In yet another move to curb online dissent, Vietnam Prime Minister Nguyen Tan Dung signed the legislation which states online users who make comments that do not constitute criminal offenses, but are deemed to be "propaganda against the state" or spreading "reactionary ideology", will face fines of 100 million dong (US$4,740). 

According to a Reuters report, the new law lacked clarity and did not explain what comments would be labeled a criminal offense and, hence, punishable by imprisonment, or what would be considered an "administrative violation" which would incur a fine. 

This week's announcement is the latest in the Vietnamese government's efforts to clamp down on its critics online, which has seen rapid adoption in the country where a third of its estimated 90 million population now use the Internet. About 20 million have Facebook accounts, according to Reuters, citing stats from a report published at an IT seminar in September. 

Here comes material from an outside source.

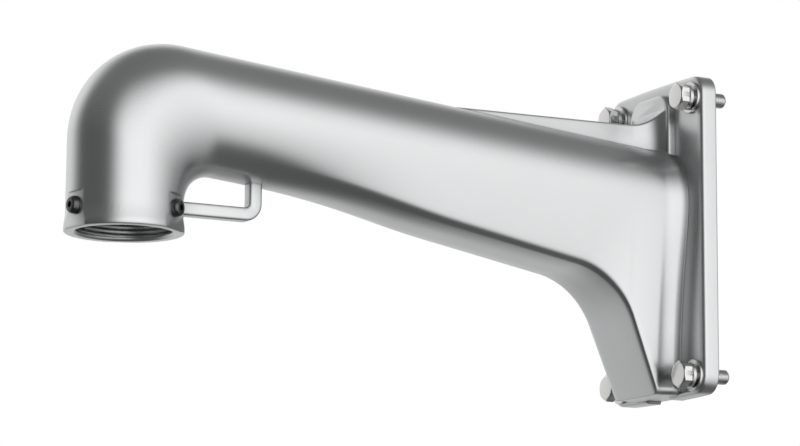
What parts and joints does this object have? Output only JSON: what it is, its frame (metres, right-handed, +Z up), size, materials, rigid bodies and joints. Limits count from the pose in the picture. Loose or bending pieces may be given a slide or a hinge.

The Vietnamese government in August passed a new rule, effective September 1, requiring blogs and social media accounts set up by individuals and businesses to contain only personal information. Under this law, user profiles and social media pages should reflect information about that individual or business, and must not contain data about other individuals or organizations. 

In September 2012, a southern Vietnamese court jailed three bloggers for posting political articles on a banned local site as well as their own blogs, ruling the acts as undermining the country's communist rule.

In addition, the government reportedly was mulling plans to ban mobile messaging apps such as Viber LINE, and WhatsApp, though, it was doing so to protect the revenue of local telcos.